Il était près de onze heures, et il s’en fallait que les troupes fussent toutes arrivées sur leurs positions. L’Empereur pensait même ne point pouvoir commencer l’attaque avant une heure de l’après-midi. Il revint à son observatoire de Rossomme où il dicta l’ordre suivant : « Une fois que toute l’armée sera rangée en bataille, à peu près à une heure après-midi, au moment où l’Empereur en donnera l’ordre au maréchal Ney, l’attaque commencera pour s’emparer du village de Mont-Saint-Jean, où est l’intersection des routes. A cet effet, les batteries de 12 du 2e corps et celles du 6e se réuniront à celle du 1er corps. Ces vingt-quatre bouches à feu tireront sur les troupes de Mont-Saint-Jean, et le comte d’Erlon commencera l’attaque en portant en avant sa division de gauche et en la soutenant, suivant les circonstances, par les autres divisions du 1er corps. Le 2e corps s’avancera à mesure pour garder la hauteur du comte d’Erlon. Les compagnies de sapeurs du 1er corps seront prêtes pour se barricader sur-le-champ à Mont-Saint-Jean. »
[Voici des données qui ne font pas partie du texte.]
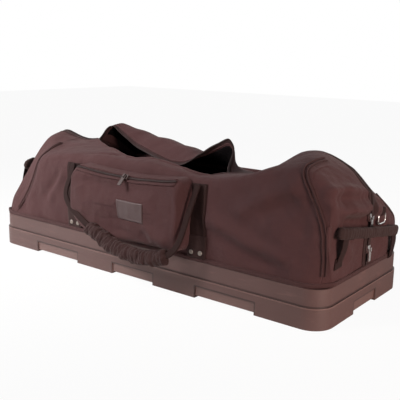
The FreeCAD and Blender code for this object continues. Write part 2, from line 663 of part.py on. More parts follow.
# End handles. Two webbing legs stand on sewn anchors and carry a padded bar across the end.
def end_handle(side, sign):
    bar_half = size("bar_length") / 2
    leg_half = size("leg_width") / 2
    bar_high = size("bar_height") / 2
    leg_high = size(side + "_leg_height")
    standoff = size("bar_standoff")
    bar = block(standoff, standoff + size("bar_depth"), -bar_half, bar_half, -bar_high, bar_high)
    bar = bar.makeFillet(size("bar_round"), bar.Edges)
    legs = []
    anchors = []
    leg_face = size("anchor_thickness") + size("leg_clearance")
    for place in (-1, 1):
        middle = place * (bar_half - size("leg_inset"))
        bar_middle = standoff + size("bar_depth") / 2
        half_leg = size("leg_thickness") / 2
        corners = [V(leg_face, 0, -bar_high - leg_high), V(leg_face + 2 * half_leg, 0, -bar_high - leg_high),
                   V(bar_middle + half_leg, 0, 0), V(bar_middle - half_leg, 0, 0)]
        leg = Part.Face(Part.makePolygon(corners + corners[:1])).extrude(V(0, 2 * leg_half, 0))
        leg.translate(V(0, middle - leg_half, 0))
        legs.append(leg.cut(bar))
        anchors.append(block(0, size("anchor_thickness"), middle - leg_half, middle + leg_half,
                             -bar_high - leg_high - size("anchor_height") / 2,
                             -bar_high - leg_high + size("anchor_height") / 2))
    turn = FreeCAD.Rotation(X_AXIS, -size(side + "_bar_angle"))
    if sign < 0:
        turn = FreeCAD.Rotation(Z_AXIS, 180)
    place = FreeCAD.Placement(V(sign * half_length, 0, size(side + "_bar_height")), turn)
    for label, pieces in (("handle_bar", [bar]), ("handle_legs", legs), ("handle_anchors", anchors)):
        group = pieces[0] if len(pieces) == 1 else Part.makeCompound(
            [solid for piece in pieces for solid in piece.Solids])
        group.Placement = place
        if label == "handle_anchors":
            group = group.common(block(-reach, reach, -reach, reach, binding_top, reach))
        code_node("%s_%s" % (side, label), group)


end_handle("left", -1)
end_handle("right", 1)


# Rings for a shoulder strap, each in a folded webbing tab on the end.
def ring_shape(wire):
    half_y = (size("ring_width") - size("ring_wire")) / 2
    low = size("ring_wire") - size("ring_depth")
    corners = [V(0, -half_y, 0), V(0, half_y, 0), V(0, half_y, low), V(0, -half_y, low)]
    bends = [bent_corner(corners[index - 1], corners[index], corners[(index + 1) % 4], size("ring_radius"))
             for index in range(4)]
    edges = []
    for index in range(4):
        edges.append(Part.Arc(*bends[index]).toShape())
        edges.append(Part.LineSegment(bends[index][2], bends[(index + 1) % 4][0]).toShape())
    start = bends[0][2]
    profile = Part.Wire(Part.Circle(start, Y_AXIS, wire / 2).toShape())
    return Part.Wire(edges[1:] + edges[:1]).makePipeShell([profile], True, False)


for side, sign in (("left", -1), ("right", 1)):
    middle = V(sign * (half_length + size("tab_depth") / 2), size("ring_place"), size(side + "_ring_height"))
    ring = ring_shape(size("ring_wire"))
    ring.translate(middle)
    code_node(side + "_ring", ring)
    half_tab = size("tab_width") / 2
    tab = block(-size("tab_depth") / 2, size("tab_depth") / 2, -half_tab, half_tab,
                -size("tab_depth") / 2, size("tab_height") - size("tab_depth") / 2)
    bore = Part.makeCylinder(size("ring_wire") / 2 + size("ring_clearance"), 2 * size("tab_width"),
                             V(0, -size("tab_width"), 0), Y_AXIS)
    tab = tab.cut(bore)
    tab.translate(middle)
    code_node(side + "_ring_tab", tab)


# Every object must be sound before any file is written.
doc.recompute()
for item in doc.Objects:
    if "Invalid" in item.State or "Error" in item.State:
        raise RuntimeError("failed object: " + item.Label)
for item in nodes:
    if item.Shape.isNull() or not item.Shape.isValid():
        raise RuntimeError("failed shape: " + item.Label)
os.makedirs("parts", exist_ok=True)
for item in nodes:
    item.Shape.exportStep(os.path.join("parts", item.Label + ".step"))
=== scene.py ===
import math

import bmesh
import bpy
import numpy as np
from mathutils import Matrix, Vector
from mathutils.bvhtree import BVHTree


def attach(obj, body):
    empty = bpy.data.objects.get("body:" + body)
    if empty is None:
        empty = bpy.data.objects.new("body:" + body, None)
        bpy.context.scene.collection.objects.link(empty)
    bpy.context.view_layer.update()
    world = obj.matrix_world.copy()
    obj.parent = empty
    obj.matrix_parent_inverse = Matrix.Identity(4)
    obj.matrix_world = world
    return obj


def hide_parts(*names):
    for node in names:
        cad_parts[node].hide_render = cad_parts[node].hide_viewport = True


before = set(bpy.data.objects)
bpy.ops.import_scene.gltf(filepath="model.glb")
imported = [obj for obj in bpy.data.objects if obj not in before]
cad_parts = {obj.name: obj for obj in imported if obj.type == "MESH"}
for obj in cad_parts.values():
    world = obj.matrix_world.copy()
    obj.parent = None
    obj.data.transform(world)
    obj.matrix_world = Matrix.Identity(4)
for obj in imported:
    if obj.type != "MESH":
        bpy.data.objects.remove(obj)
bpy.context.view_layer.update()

# Camera: the photograph's place and turn, solved on the moulded tray's edges, bands and windows.
# Its frame is 400 by 400 pixels, with a focal length of 669 pixels.
camera_data = bpy.data.cameras.new("camera")
camera_data.sensor_width = 36.0
camera_data.lens = 36.0 * 669.28 / 400
camera = bpy.data.objects.new("camera", camera_data)
bpy.context.collection.objects.link(camera)
yaw, pitch, roll = 0.66156, 0.21747, 0.0165
ahead = Vector((-math.sin(yaw) * math.cos(pitch), math.cos(yaw) * math.cos(pitch), -math.sin(pitch)))
level_right = ahead.cross(Vector((0, 0, 1))).normalized()
level_up = level_right.cross(ahead)
right = level_right * math.cos(roll) + level_up * math.sin(roll)
up = level_up * math.cos(roll) - level_right * math.sin(roll)
camera.matrix_world = Matrix.Translation((1.00695, -1.23086, 0.50537)) @ Matrix(
    (right, up, -ahead)).transposed().to_4x4()
camera_data.clip_end = 50
bpy.context.scene.camera = camera


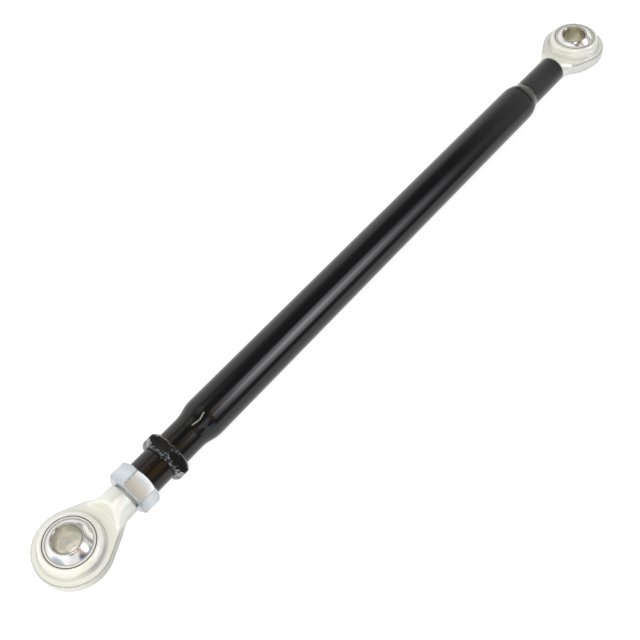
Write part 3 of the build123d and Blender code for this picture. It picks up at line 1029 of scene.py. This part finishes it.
def studio_world():
    """White for the camera and plain for diffuse light. Reflections see a room by their direction:
    a dark ceiling that brightens to the far horizon and to the right, walls and doors left and
    right, a bright soft box and a pale wall on the near side, four patches and a bright streak."""
    world = bpy.data.worlds.new("studio")
    bpy.context.scene.world = world
    world.use_nodes = True
    world.cycles.sampling_method = "NONE"
    tree = world.node_tree
    path = put(tree, "ShaderNodeLightPath").outputs
    way = put(tree, "ShaderNodeTexCoord").outputs["Generated"]
    x, y, z = put(tree, "ShaderNodeSeparateXYZ", {"Vector": way}).outputs
    height = math_node(tree, "ARCTAN2", y, z)
    side = between(tree, height, -math.pi / 2, math.pi / 2, kind="LINEAR")
    room = ramp(tree, side, ROOM_LEVELS)
    above = between(tree, z, -HORIZON, HORIZON)
    far_side = between(tree, x, FAR_CEILING_START, FAR_CEILING_FULL)
    room = mix_colour(tree, math_node(tree, "MULTIPLY", above, far_side), room, FAR_CEILING)
    for start, full, colour in (LEFT_WALL, LEFT_DOOR, RIGHT_DOOR, RIGHT_WALL):
        room = mix_colour(tree, between(tree, x, start, full), room, colour)
    across = math_node(tree, "ARCTAN2", math_node(tree, "MULTIPLY", y, -1.0), z)
    box = ramp(tree, between(tree, across, 0.0, math.pi / 2, kind="LINEAR"), BOX_ACROSS)
    box = mix_colour(tree, 1.0, box, ramp(tree, x, BOX_ALONG), "MULTIPLY")
    room = mix_colour(tree, 1.0, room, mix_colour(tree, 1.0, box, BOX_COLOUR, "MULTIPLY"), "ADD")
    down, left = between(tree, y, *NEAR_WALL_DOWN), between(tree, x, *NEAR_WALL_LEFT)
    room = mix_colour(tree, math_node(tree, "MULTIPLY", down, left), room, NEAR_WALL)
    for place, inner, outer, colour in CORNER_PATCHES:
        patch = cone_mask(tree, way, Vector(place).normalized(), inner, outer)
        room = mix_colour(tree, patch, room, colour)
    off = math_node(tree, "ABSOLUTE", dot_with(tree, way, TUBE_LAMP_SIDE))
    thin = between(tree, off, TUBE_LAMP_EDGE, TUBE_LAMP_CORE)
    reach = cone_mask(tree, way, TUBE_LAMP_MIDDLE, TUBE_LAMP_INNER, TUBE_LAMP_OUTER)
    room = mix_colour(tree, math_node(tree, "MULTIPLY", thin, reach), room, TUBE_LAMP_COLOUR)
    shine = math_node(tree, "MAXIMUM", path["Is Glossy Ray"], path["Is Transmission Ray"])
    colour = mix_colour(tree, shine, PLAIN_LIGHT, room)
    colour = mix_colour(tree, path["Is Camera Ray"], colour, WHITE)
    background = tree.nodes["Background"]
    tree.links.new(colour, background.inputs["Color"])


def softbox(name, place, aim, size, radiance, tint):
    """A rectangular lamp that looks at aim. Its power is its radiance times pi times its area."""
    light = bpy.data.lights.new(name, "AREA")
    light.shape = "RECTANGLE"
    light.size, light.size_y = size[0] * METRES, size[1] * METRES
    light.energy = radiance * math.pi * light.size * light.size_y
    light.color = tint
    obj = bpy.data.objects.new(name, light)
    obj.visible_glossy = False
    bpy.context.scene.collection.objects.link(obj)
    place, aim = Vector(place) * METRES, Vector(aim) * METRES
    back = (place - aim).normalized()
    across = Vector((1, 0, 0))
    up = back.cross(across).normalized()
    across = up.cross(back)
    obj.matrix_world = Matrix.Translation(place) @ Matrix((across, up, back)).transposed().to_4x4()


def photo_camera():
    """The camera at the photograph's place. Its focal length is given in the picture's pixels."""
    data = bpy.data.cameras.new("camera")
    data.sensor_width = SENSOR_WIDTH
    data.lens = CAMERA_FOCAL_PX / PICTURE_PX * data.sensor_width
    data.clip_end = CAMERA_CLIP
    camera = bpy.data.objects.new("camera", data)
    bpy.context.scene.collection.objects.link(camera)
    place, aim = Vector(CAMERA_PLACE) * METRES, Vector(CAMERA_AIM) * METRES
    turn = (aim - place).to_track_quat("-Z", "Y").to_matrix().to_4x4()
    roll = Matrix.Rotation(math.radians(CAMERA_ROLL), 4, "Z")
    camera.matrix_world = Matrix.Translation(place) @ turn @ roll
    bpy.context.scene.camera = camera


# The pieces and the studio

GROUPS = {"grain": grain_group(), "specks": speck_group(), "wear": wear_group()}
ZINC = eye_zinc(GROUPS)
FAR_ROLL = Matrix.Rotation(math.radians(-FAR_EYE_ROLL), 4, "X")
END_FOR_END = Matrix.Rotation(math.pi, 4, "Z")
FAR_PLACE = Matrix.Translation(Vector(FAR_CENTRE)) @ (FAR_ROLL @ END_FOR_END)

make_piece(
    "near_eye_forging",
    eye_sheets() + stud_sheets(NEAR_SHANK_END, NEAR_THREAD_R, NEAR_HIGH[0], 1),
    body="near_rod_end", node="near_rod_end", material=ZINC,
)
make_piece(
    "far_eye_forging",
    eye_sheets() + stud_sheets(FAR_SHANK_END, FAR_THREAD_R, FAR_CENTRE[0] - FAR_LOW[0], -1),
    place=FAR_PLACE, body="far_rod_end", node="far_rod_end", material=ZINC,
)
BALLS = (("near", NEAR_BORE_AXIS, NEAR_CENTRE), ("far", FAR_BORE_AXIS, FAR_CENTRE))
for end, axis, centre in BALLS:
    make_piece(
        end + "_ball_polished", ball_sheets(), place=lean(axis, centre),
        body=end + "_ball", node=end + "_ball",
        material=polished_ball(GROUPS, centre),
    )
make_piece(
    "lock_nut_plated",
    hexagon_sheets(
        NUT_LOW[0], NUT_HIGH[0], NUT_FLATS, NUT_ROLL, NUT_BORE_R, NUT_COUNTERSINK,
        NUT_FACE_SHARE, NUT_CONE_SLOPE, NUT_EDGE_CUT, NO_WEAR,
    ),
    body="lock_nut", node="lock_nut", material=nut_zinc(GROUPS),
)
make_piece(
    "hex_collar_painted",
    hexagon_sheets(
        COLLAR_LOW[0], COLLAR_HIGH[0], COLLAR_FLATS, COLLAR_ROLL, NEAR_NECK_R, 0,
        COLLAR_FACE_SHARE, COLLAR_CONE_SLOPE, COLLAR_EDGE_CUT, COLLAR_WEAR,
    ),
    body="tube", node="hex_collar",
    material=black_paint(GROUPS, "collar_paint", True),
)
make_piece(
    "tube_painted", tube_sheets(),
    body="tube", node="tube",
    material=black_paint(GROUPS, "tube_paint", False),
)

studio_floor()
studio_world()
softbox("long_softbox", LAMP_PLACE, LAMP_AIM, LAMP_SIZE, LAMP_RADIANCE, LAMP_TINT)
photo_camera()
bpy.context.scene.view_settings.view_transform = "Standard"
Cet ordre ne laisse aucun doute sur la pensée de l’Empereur. Il veut purement et simplement percer le centre de l’armée anglaise et le rejeter au delà de Mont-Saint-Jean. Une fois maître de cette position, qui commande le plateau, il agira selon les circonstances contre l’ennemi rompu et désuni ; déjà il aura virtuellement

  1. D’après l’ordonnance actuelle, la première ligne française (7 divisions d’infanterie et 2 de cavalerie) aurait normalement un front de quatre lieues.